In that sense, you can see the hair dresses this season are much lighter than the earlier ones, and maybe a little more comfortable than before.
The show was imagined as an art crate arriving from Seoul to Paris.
What does “in transit” represent for you right now — culturally, emotionally, creatively?
For me, my work is about coexistence. Seoul and Paris, The East and the West, past and future, living together in harmony. By going back and forth between Seoul and Paris, I hope my work can act as a bridge between the two cultures. To me, “in transit” also means flexibility and travel, meaning not staying in one place. Traveling allows us to feel and learn new things, and those experiences inspire not only my creative work, but life itself.
Your heritage references an ancient Korean royal lineage known for decorative arts, yet your silhouettes feel modern and restrained. Where does ornament end and discipline begin in your work?
I’ve always liked things that feel simple but poetic. Even the ancient Korean royal aesthetics that inspire KIMHĒKIM were quite minimal. Simple but not poorly done, elegant but not excessive. I think that balance is naturally part of my DNA.
I often use decorative materials like pearls, bows, and organza, but I balance them with restrained silhouettes and structure. Usually I start with a raw idea and keep removing things until the collection feels right.
The collection unfolds like a composition — scenes, rhythm, crescendo, release.
Do you approach fashion more like music than image?
That’s a very sharp question. I personally enjoy music that is experimental but still has a clear structure. A beginning, a development, and a release. I think that naturally influences the way I build a collection, especially a show. I try to give meaning to each moment so that the audience can experience it together, almost like watching a film or a theater piece.
Since your ‘Obsession’ series began in 2021, experimentation has intensified.
What are you currently obsessed with — and what are you trying to let go of?
My work is based on self-love, but it’s also an obsession with beauty. The process of finding harmony between the inner self and the outer self feels endless. Expressing that journey through fashion and decorative arts almost requires a certain obsession.
But these days, I’m trying to keep one simple principle: to stay healthy. Eating well, seeing beautiful things, exercising a little, and sleeping well. I think that’s how I can keep dreaming beautiful dreams.
Having trained in Parisian couture houses before founding your label, how do you protect sensitivity and nostalgia from becoming rigidity or nostalgia-as-branding?
I see the brand as a living organism. It’s still quite young, being only ten years old.
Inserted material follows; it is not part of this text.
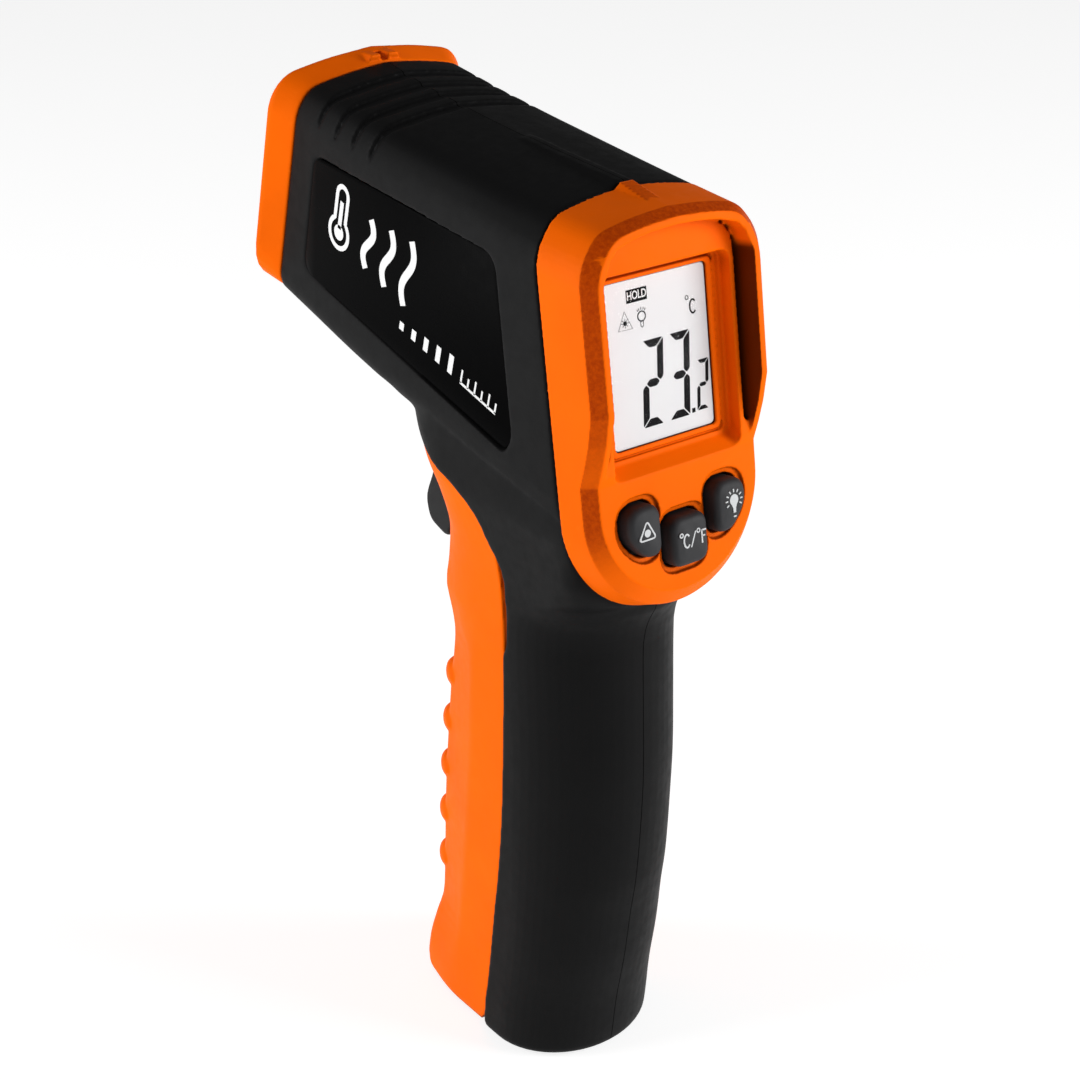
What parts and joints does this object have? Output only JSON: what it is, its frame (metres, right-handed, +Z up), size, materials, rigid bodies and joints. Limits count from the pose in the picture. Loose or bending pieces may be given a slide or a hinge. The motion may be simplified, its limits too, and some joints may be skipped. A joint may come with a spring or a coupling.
{
  "type": "infrared thermometer",
  "caption": "Pistol-grip infrared thermometer with a hooded display, rubber keys, a spring trigger and a hinged battery door in the front of the grip.",
  "frame": {"origin": "centre of the bounding box at its bottom, on the flat foot of the grip", "axes": "+Z up along the grip, +Y forward to the nose, +X to the user's right; the display faces -Y and the barrel points 15 degrees above +Y"},
  "size_m": [0.039, 0.0959, 0.1687],
  "materials": {
    "black_shell": "satin moulded ABS with a fine texture",
    "orange_plastic": "satin moulded ABS",
    "front_black": "matt black moulding",
    "label_gloss": "gloss black printed film",
    "clear_window": "clear hard-coated plastic",
    "display_glass": "pale liquid crystal cell with dark segments",
    "light_guide": "white acrylic",
    "contact_strip": "layered silicone",
    "key_membrane": "grey silicone",
    "key_rubber": "satin silicone",
    "circuit_board": "green solder mask",
    "chip": "moulded resin",
    "buzzer": "moulded plastic",
    "steel": "bright zinc plate",
    "infrared_lens": "infrared-clear moulded lens",
    "aluminium": "turned",
    "sensor_can": "plated metal can",
    "brass": "turned brass-coloured barrel",
    "trigger_black": "satin moulded plastic",
    "switch_black": "moulded plastic",
    "tray_black": "moulded plastic",
    "cell_wrap": "plain printed sleeve over a metal can"
  },
  "bodies": {
    "casing": {"left_shell": "black_shell", "right_shell": "black_shell", "display_housing": "orange_plastic", "nose_ring": "orange_plastic", "front_bezel": "front_black", "left_label": "label_gloss", "right_label": "label_gloss", "display_window": "clear_window", "display_glass": "display_glass", "light_guide": "light_guide", "contact_strip": "contact_strip", "key_membrane": "key_membrane", "main_board": "circuit_board", "controller_chip": "chip", "buzzer": "buzzer", "board_screw_1": "steel", "board_screw_2": "steel", "board_screw_3": "steel", "board_screw_4": "steel", "infrared_lens": "infrared_lens", "lens_retainer": "front_black", "sensor_holder": "aluminium", "thermopile_sensor": "sensor_can", "sensor_board": "circuit_board", "laser_module": "brass", "trigger_pin": "steel", "trigger_spring": "steel", "switch_board": "circuit_board", "trigger_switch": "switch_black", "battery_tray": "tray_black", "battery_cell_left": "cell_wrap", "battery_cell_right": "cell_wrap", "battery_spring_left": "steel", "battery_spring_right": "steel", "battery_contact_left": "steel", "battery_contact_right": "steel", "barrel_upper_screw": "steel", "barrel_lower_screw": "steel", "grip_upper_screw": "steel", "grip_lower_screw": "steel"},
    "door": {"battery_door": "orange_plastic"},
    "trigger": {"trigger": "trigger_black"},
    "laser_key": {"laser_key": "key_rubber"},
    "unit_key": {"unit_key": "key_rubber"},
    "backlight_key": {"backlight_key": "key_rubber"}
  },
  "joints": [
    {"name": "battery_door_hinge", "type": "hinge", "parent": "casing", "child": "door", "pos_m": [0, -0.009, 0.0038], "axis": [-1, 0, 0], "range_deg": [0, 65]},
    {"name": "trigger_pull", "type": "hinge", "parent": "casing", "child": "trigger", "pos_m": [0, 0.003, 0.1215], "axis": [-1, 0, 0], "range_deg": [0, 6], "stiffness_Nm_per_rad": 0.8, "springref_deg": -2.86, "deforming": ["trigger_spring"]},
    {"name": "laser_key_press", "type": "slide", "parent": "casing", "child": "laser_key", "axis": [0, 0.9885, -0.1509], "range_m": [0, 0.001], "stiffness_N_per_m": 1500, "springref_m": -0.0004},
    {"name": "unit_key_press", "type": "slide", "parent": "casing", "child": "unit_key", "axis": [0, 0.9885, -0.1509], "range_m": [0, 0.001], "stiffness_N_per_m": 1500, "springref_m": -0.0004},
    {"name": "backlight_key_press", "type": "slide", "parent": "casing", "child": "backlight_key", "axis": [0, 0.9885, -0.1509], "range_m": [0, 0.001], "stiffness_N_per_m": 1500, "springref_m": -0.0004}
  ]
}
It’s almost like a child who keeps dreaming, meeting people, being influenced, and growing. Within that process, I try to make careful decisions each time. Sometimes I follow emotion and memory, and sometimes I choose experimentation and challenge. I hope the brand can continue to grow like a story that never really ends.
In KIMHĒKIM, “everyone is a piece of art in motion.”
In a world increasingly curated and digitized, what does movement mean to you now?
We are all living beings. The parts of ourselves that are not curated or digitized. The worries, hopes, pain, and joy we feel in our private moments, all of it is very precious. I believe this journey, this movement, is what transforms us from a raw stone into a beautiful work of art.